___ EXCERPTED DATA

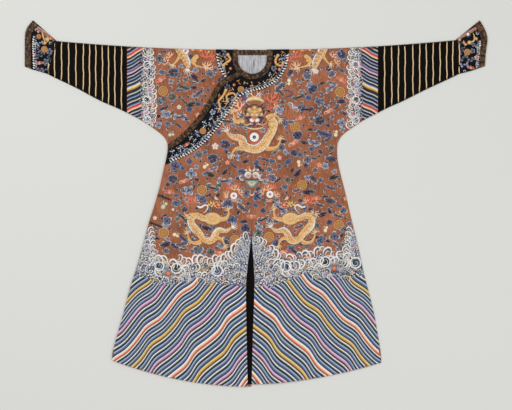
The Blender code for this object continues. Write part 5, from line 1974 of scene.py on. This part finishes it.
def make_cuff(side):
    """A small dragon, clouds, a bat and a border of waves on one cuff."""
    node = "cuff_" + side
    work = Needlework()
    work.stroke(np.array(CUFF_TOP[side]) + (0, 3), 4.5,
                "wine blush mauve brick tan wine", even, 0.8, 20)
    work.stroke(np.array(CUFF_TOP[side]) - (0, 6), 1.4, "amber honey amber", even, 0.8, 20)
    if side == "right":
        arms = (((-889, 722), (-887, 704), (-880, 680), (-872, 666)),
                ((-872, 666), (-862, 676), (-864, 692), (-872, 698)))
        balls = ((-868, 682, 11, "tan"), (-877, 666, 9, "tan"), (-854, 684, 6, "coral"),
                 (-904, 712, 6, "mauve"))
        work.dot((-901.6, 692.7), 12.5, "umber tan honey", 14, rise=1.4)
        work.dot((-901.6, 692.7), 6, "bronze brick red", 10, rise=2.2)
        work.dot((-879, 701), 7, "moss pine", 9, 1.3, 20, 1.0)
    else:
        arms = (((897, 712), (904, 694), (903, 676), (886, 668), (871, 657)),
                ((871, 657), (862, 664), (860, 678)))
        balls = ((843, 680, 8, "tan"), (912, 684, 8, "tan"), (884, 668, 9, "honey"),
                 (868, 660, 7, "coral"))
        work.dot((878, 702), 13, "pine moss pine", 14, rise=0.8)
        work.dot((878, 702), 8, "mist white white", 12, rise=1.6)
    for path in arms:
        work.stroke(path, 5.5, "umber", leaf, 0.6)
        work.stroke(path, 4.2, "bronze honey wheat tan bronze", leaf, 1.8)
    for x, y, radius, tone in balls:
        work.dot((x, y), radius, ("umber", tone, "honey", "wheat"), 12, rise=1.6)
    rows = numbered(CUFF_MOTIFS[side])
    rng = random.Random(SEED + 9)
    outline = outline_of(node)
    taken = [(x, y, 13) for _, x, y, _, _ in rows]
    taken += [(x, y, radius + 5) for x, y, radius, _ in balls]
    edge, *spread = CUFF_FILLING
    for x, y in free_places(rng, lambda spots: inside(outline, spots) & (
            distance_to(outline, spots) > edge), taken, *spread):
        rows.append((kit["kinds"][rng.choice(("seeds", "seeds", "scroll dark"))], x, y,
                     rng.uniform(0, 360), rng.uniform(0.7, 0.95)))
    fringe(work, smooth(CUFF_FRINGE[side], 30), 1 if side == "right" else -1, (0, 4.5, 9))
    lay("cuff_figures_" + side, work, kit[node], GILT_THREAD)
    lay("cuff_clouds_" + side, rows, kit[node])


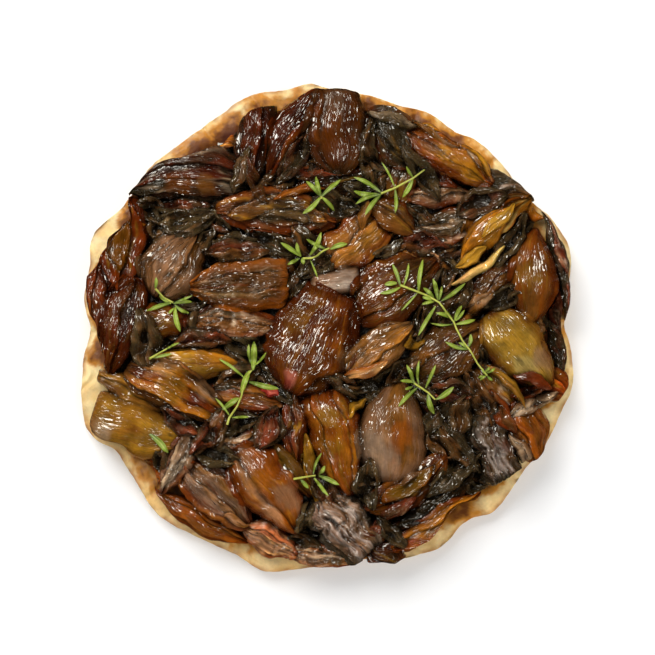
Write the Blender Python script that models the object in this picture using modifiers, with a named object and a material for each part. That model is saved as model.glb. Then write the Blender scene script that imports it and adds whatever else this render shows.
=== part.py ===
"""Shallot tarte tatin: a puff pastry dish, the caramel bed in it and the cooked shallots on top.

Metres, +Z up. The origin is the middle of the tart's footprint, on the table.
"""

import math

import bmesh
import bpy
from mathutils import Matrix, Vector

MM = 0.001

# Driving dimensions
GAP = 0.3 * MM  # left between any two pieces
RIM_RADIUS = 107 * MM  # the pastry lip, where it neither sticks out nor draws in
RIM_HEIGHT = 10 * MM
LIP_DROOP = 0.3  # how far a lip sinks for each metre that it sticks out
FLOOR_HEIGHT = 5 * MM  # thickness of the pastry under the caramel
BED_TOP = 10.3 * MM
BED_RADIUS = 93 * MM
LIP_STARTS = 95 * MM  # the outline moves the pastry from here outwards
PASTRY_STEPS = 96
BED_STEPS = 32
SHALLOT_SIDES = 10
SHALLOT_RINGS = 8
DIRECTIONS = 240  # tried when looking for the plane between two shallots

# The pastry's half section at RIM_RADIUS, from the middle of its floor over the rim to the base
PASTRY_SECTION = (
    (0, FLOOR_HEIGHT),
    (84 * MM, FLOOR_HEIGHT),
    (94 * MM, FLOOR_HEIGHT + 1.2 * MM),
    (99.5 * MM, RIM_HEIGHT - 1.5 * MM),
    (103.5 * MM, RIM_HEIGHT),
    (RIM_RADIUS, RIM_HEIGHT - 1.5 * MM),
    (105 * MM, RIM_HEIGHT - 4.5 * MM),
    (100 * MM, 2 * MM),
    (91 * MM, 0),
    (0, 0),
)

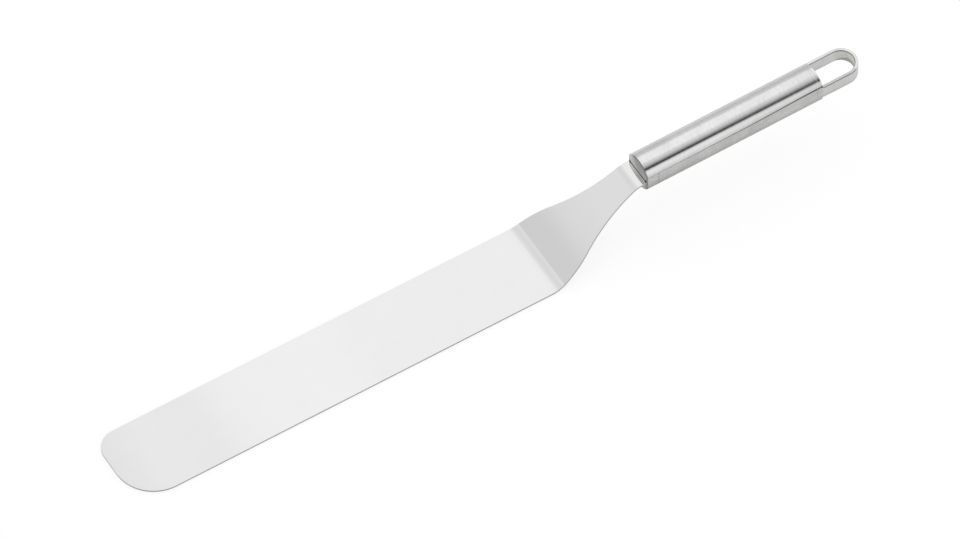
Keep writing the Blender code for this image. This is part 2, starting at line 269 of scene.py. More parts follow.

______

# WHAT IS BEING ASKED:
Output all of the data above without any alteration.

# RESPONSE TO THIS EXERCISE:
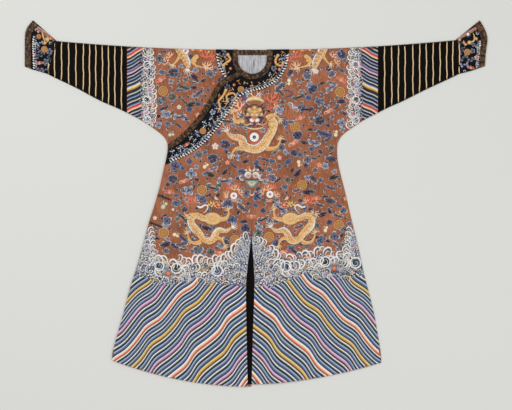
The Blender code for this object continues. Write part 5, from line 1974 of scene.py on. This part finishes it.
def make_cuff(side):
    """A small dragon, clouds, a bat and a border of waves on one cuff."""
    node = "cuff_" + side
    work = Needlework()
    work.stroke(np.array(CUFF_TOP[side]) + (0, 3), 4.5,
                "wine blush mauve brick tan wine", even, 0.8, 20)
    work.stroke(np.array(CUFF_TOP[side]) - (0, 6), 1.4, "amber honey amber", even, 0.8, 20)
    if side == "right":
        arms = (((-889, 722), (-887, 704), (-880, 680), (-872, 666)),
                ((-872, 666), (-862, 676), (-864, 692), (-872, 698)))
        balls = ((-868, 682, 11, "tan"), (-877, 666, 9, "tan"), (-854, 684, 6, "coral"),
                 (-904, 712, 6, "mauve"))
        work.dot((-901.6, 692.7), 12.5, "umber tan honey", 14, rise=1.4)
        work.dot((-901.6, 692.7), 6, "bronze brick red", 10, rise=2.2)
        work.dot((-879, 701), 7, "moss pine", 9, 1.3, 20, 1.0)
    else:
        arms = (((897, 712), (904, 694), (903, 676), (886, 668), (871, 657)),
                ((871, 657), (862, 664), (860, 678)))
        balls = ((843, 680, 8, "tan"), (912, 684, 8, "tan"), (884, 668, 9, "honey"),
                 (868, 660, 7, "coral"))
        work.dot((878, 702), 13, "pine moss pine", 14, rise=0.8)
        work.dot((878, 702), 8, "mist white white", 12, rise=1.6)
    for path in arms:
        work.stroke(path, 5.5, "umber", leaf, 0.6)
        work.stroke(path, 4.2, "bronze honey wheat tan bronze", leaf, 1.8)
    for x, y, radius, tone in balls:
        work.dot((x, y), radius, ("umber", tone, "honey", "wheat"), 12, rise=1.6)
    rows = numbered(CUFF_MOTIFS[side])
    rng = random.Random(SEED + 9)
    outline = outline_of(node)
    taken = [(x, y, 13) for _, x, y, _, _ in rows]
    taken += [(x, y, radius + 5) for x, y, radius, _ in balls]
    edge, *spread = CUFF_FILLING
    for x, y in free_places(rng, lambda spots: inside(outline, spots) & (
            distance_to(outline, spots) > edge), taken, *spread):
        rows.append((kit["kinds"][rng.choice(("seeds", "seeds", "scroll dark"))], x, y,
                     rng.uniform(0, 360), rng.uniform(0.7, 0.95)))
    fringe(work, smooth(CUFF_FRINGE[side], 30), 1 if side == "right" else -1, (0, 4.5, 9))
    lay("cuff_figures_" + side, work, kit[node], GILT_THREAD)
    lay("cuff_clouds_" + side, rows, kit[node])


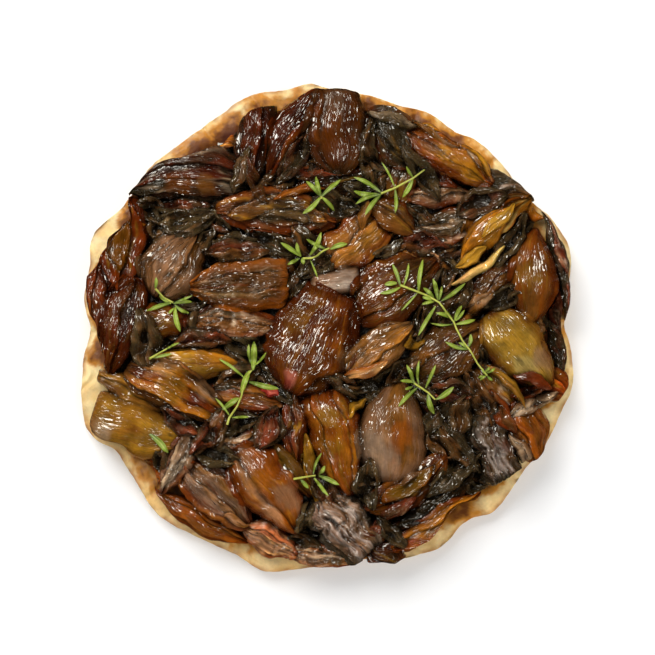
Write the Blender Python script that models the object in this picture using modifiers, with a named object and a material for each part. That model is saved as model.glb. Then write the Blender scene script that imports it and adds whatever else this render shows.
=== part.py ===
"""Shallot tarte tatin: a puff pastry dish, the caramel bed in it and the cooked shallots on top.

Metres, +Z up. The origin is the middle of the tart's footprint, on the table.
"""

import math

import bmesh
import bpy
from mathutils import Matrix, Vector

MM = 0.001

# Driving dimensions
GAP = 0.3 * MM  # left between any two pieces
RIM_RADIUS = 107 * MM  # the pastry lip, where it neither sticks out nor draws in
RIM_HEIGHT = 10 * MM
LIP_DROOP = 0.3  # how far a lip sinks for each metre that it sticks out
FLOOR_HEIGHT = 5 * MM  # thickness of the pastry under the caramel
BED_TOP = 10.3 * MM
BED_RADIUS = 93 * MM
LIP_STARTS = 95 * MM  # the outline moves the pastry from here outwards
PASTRY_STEPS = 96
BED_STEPS = 32
SHALLOT_SIDES = 10
SHALLOT_RINGS = 8
DIRECTIONS = 240  # tried when looking for the plane between two shallots

# The pastry's half section at RIM_RADIUS, from the middle of its floor over the rim to the base
PASTRY_SECTION = (
    (0, FLOOR_HEIGHT),
    (84 * MM, FLOOR_HEIGHT),
    (94 * MM, FLOOR_HEIGHT + 1.2 * MM),
    (99.5 * MM, RIM_HEIGHT - 1.5 * MM),
    (103.5 * MM, RIM_HEIGHT),
    (RIM_RADIUS, RIM_HEIGHT - 1.5 * MM),
    (105 * MM, RIM_HEIGHT - 4.5 * MM),
    (100 * MM, 2 * MM),
    (91 * MM, 0),
    (0, 0),
)

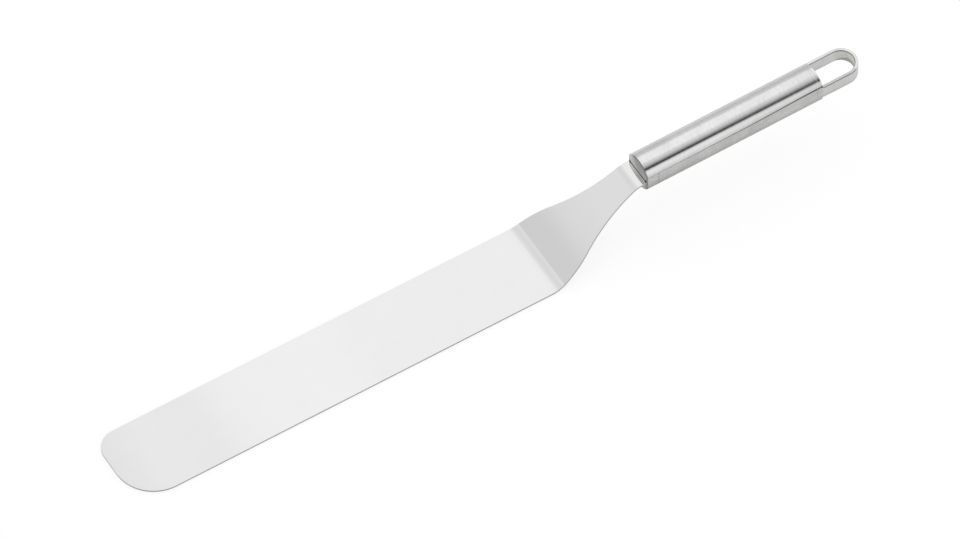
Keep writing the Blender code for this image. This is part 2, starting at line 269 of scene.py. More parts follow.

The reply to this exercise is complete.